**Required work:**
Take the material below and write it all out again exactly.

**Source excerpt:**
------------------------------

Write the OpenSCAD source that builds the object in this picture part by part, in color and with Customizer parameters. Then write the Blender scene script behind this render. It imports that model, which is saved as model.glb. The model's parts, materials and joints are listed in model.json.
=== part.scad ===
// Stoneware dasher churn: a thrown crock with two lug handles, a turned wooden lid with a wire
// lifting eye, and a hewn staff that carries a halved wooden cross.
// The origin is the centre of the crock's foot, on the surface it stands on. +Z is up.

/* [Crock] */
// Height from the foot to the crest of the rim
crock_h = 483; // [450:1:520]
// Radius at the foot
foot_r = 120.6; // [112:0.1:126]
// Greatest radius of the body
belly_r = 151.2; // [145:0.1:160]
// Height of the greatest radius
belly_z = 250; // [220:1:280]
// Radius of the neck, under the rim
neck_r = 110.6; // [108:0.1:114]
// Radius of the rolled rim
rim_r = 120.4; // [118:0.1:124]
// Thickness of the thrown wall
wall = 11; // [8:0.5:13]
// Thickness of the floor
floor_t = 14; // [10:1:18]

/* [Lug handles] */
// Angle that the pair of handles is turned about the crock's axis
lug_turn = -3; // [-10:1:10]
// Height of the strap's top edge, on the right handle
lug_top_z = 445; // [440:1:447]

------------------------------

**Output:**
Write the OpenSCAD source that builds the object in this picture part by part, in color and with Customizer parameters. Then write the Blender scene script behind this render. It imports that model, which is saved as model.glb. The model's parts, materials and joints are listed in model.json.
=== part.scad ===
// Stoneware dasher churn: a thrown crock with two lug handles, a turned wooden lid with a wire
// lifting eye, and a hewn staff that carries a halved wooden cross.
// The origin is the centre of the crock's foot, on the surface it stands on. +Z is up.

/* [Crock] */
// Height from the foot to the crest of the rim
crock_h = 483; // [450:1:520]
// Radius at the foot
foot_r = 120.6; // [112:0.1:126]
// Greatest radius of the body
belly_r = 151.2; // [145:0.1:160]
// Height of the greatest radius
belly_z = 250; // [220:1:280]
// Radius of the neck, under the rim
neck_r = 110.6; // [108:0.1:114]
// Radius of the rolled rim
rim_r = 120.4; // [118:0.1:124]
// Thickness of the thrown wall
wall = 11; // [8:0.5:13]
// Thickness of the floor
floor_t = 14; // [10:1:18]

/* [Lug handles] */
// Angle that the pair of handles is turned about the crock's axis
lug_turn = -3; // [-10:1:10]
// Height of the strap's top edge, on the right handle
lug_top_z = 445; // [440:1:447]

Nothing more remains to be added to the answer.